3D Surface Matching and Recognition Using Conformal Geometry
Sen Wang, Yang Wang, Miao Jin, Xianfeng Gu, Dimitris Samaras
CVPR 2006.
3D surface matching is a fundamental issue in computer
vision with many applications such as shape registration,
3D object recognition and classification. However, surface
matching with noise, occlusion and clutter is a challenging
problem. In this paper, we analyze a family of conformal
geometric maps including harmonic maps, conformal maps
and least squares conformal maps with regards to 3D surface
matching. As a result, we propose a novel and computationally
efficient surface matching framework by using
least squares conformal maps. According to conformal geometry
theory, each 3D surface with disk topology can be
mapped to a 2D domain through a global optimization and
the resulting map is a diffeomorphism, i.e., one-to-one and
onto.

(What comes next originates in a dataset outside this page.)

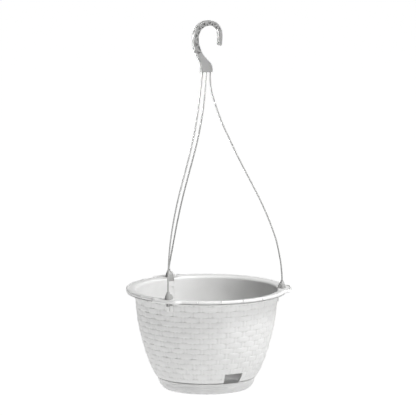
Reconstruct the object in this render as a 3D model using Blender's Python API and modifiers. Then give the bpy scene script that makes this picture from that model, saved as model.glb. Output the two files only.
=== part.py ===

This allows us to simplify the 3D surface-matching
problem to a 2D image-matching problem, by comparing
the resulting 2D conformal geometric maps, which are stable,
insensitive to resolution changes and robust to occlusion
and noise. Therefore, highly accurate and efficient 3D
surface matching algorithms can be achieved by using conformal
geometric maps. Finally, the performance of conformal
geometric maps is evaluated and analyzed comprehensively
in 3D surface matching with occlusion, noise and resolution
variation. We also provide a series of experiments
on real 3D face data that achieve high recognition rates.